YOUR GOAL: The listing below holds a line with "Write part 2" and a later line with "step: the grid's step.". Write out those two lines and every line between them, exactly, and nothing else.

EXTRACTED DATA:
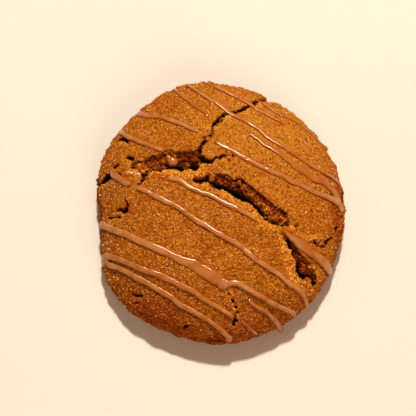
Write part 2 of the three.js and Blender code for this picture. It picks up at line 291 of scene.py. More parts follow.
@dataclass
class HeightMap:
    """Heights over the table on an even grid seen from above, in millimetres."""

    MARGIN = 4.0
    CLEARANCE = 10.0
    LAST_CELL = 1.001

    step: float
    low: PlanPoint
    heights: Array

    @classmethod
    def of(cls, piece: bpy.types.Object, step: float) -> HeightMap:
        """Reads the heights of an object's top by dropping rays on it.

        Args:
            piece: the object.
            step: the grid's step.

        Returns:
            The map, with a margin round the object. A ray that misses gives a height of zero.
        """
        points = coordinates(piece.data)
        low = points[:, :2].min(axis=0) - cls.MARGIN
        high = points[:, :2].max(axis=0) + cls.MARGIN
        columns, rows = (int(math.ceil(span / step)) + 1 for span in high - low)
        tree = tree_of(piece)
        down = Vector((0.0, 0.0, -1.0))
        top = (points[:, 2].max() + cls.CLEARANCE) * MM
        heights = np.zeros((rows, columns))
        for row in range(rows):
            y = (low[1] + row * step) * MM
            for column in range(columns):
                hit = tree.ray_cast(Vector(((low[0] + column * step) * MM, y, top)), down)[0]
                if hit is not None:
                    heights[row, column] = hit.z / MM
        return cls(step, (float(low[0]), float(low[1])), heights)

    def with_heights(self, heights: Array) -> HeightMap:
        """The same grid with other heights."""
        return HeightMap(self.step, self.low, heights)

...

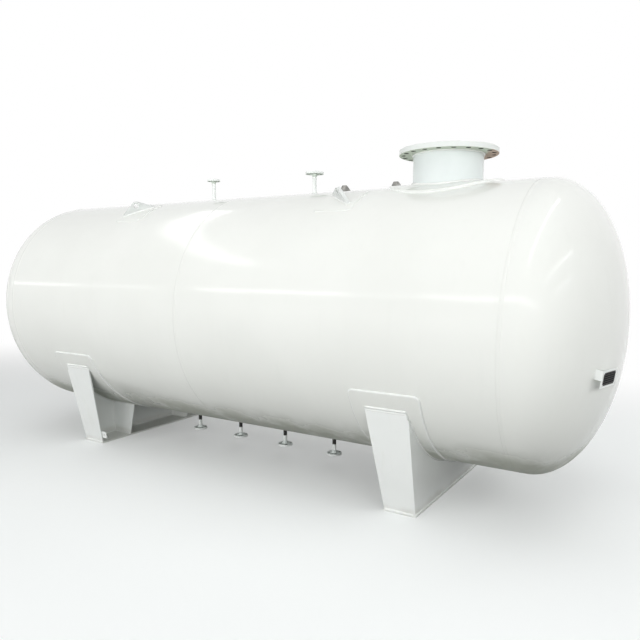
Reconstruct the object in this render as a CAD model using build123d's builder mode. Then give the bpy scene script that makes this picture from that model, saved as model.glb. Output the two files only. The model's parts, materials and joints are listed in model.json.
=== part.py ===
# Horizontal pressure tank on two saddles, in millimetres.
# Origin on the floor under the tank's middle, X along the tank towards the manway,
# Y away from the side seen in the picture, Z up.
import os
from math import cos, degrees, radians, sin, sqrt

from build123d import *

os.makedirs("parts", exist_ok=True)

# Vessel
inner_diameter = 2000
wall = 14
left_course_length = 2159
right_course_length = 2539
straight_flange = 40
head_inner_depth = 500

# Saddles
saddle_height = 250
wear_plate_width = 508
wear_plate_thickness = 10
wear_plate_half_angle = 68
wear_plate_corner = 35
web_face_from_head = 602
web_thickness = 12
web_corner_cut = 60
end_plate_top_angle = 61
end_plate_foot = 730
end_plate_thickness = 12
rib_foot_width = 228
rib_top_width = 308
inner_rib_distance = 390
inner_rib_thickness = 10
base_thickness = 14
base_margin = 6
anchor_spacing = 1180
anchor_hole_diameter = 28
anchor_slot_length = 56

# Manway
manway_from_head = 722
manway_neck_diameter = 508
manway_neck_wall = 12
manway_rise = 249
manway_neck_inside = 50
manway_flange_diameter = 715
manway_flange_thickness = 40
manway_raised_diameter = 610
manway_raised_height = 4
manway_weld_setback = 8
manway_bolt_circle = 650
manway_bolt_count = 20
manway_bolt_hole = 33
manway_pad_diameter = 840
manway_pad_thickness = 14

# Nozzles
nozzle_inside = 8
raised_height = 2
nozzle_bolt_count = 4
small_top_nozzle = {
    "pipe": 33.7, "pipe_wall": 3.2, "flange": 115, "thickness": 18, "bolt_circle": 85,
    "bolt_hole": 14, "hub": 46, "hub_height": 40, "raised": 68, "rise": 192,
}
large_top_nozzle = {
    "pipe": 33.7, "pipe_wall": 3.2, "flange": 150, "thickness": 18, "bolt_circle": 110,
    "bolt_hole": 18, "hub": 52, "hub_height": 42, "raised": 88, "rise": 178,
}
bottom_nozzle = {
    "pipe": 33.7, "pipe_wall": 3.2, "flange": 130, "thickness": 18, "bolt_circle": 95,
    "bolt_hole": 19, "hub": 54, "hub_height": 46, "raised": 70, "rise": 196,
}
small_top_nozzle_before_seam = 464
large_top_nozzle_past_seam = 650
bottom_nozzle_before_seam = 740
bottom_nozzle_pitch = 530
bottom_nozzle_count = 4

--

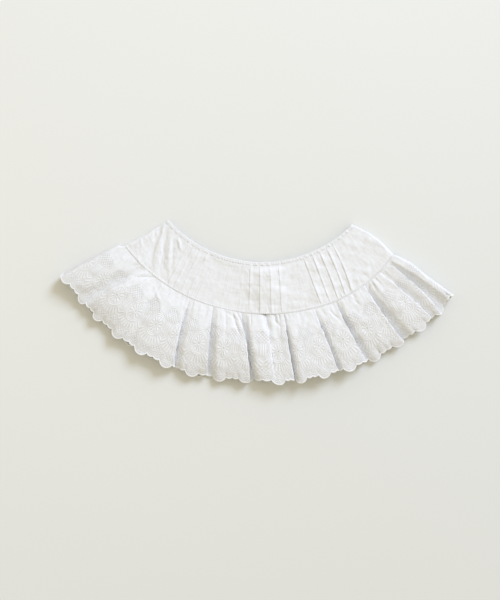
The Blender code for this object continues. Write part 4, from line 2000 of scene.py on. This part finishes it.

SOLVED PROBLEM:
Write part 2 of the three.js and Blender code for this picture. It picks up at line 291 of scene.py. More parts follow.
@dataclass
class HeightMap:
    """Heights over the table on an even grid seen from above, in millimetres."""

    MARGIN = 4.0
    CLEARANCE = 10.0
    LAST_CELL = 1.001

    step: float
    low: PlanPoint
    heights: Array

    @classmethod
    def of(cls, piece: bpy.types.Object, step: float) -> HeightMap:
        """Reads the heights of an object's top by dropping rays on it.

        Args:
            piece: the object.
            step: the grid's step.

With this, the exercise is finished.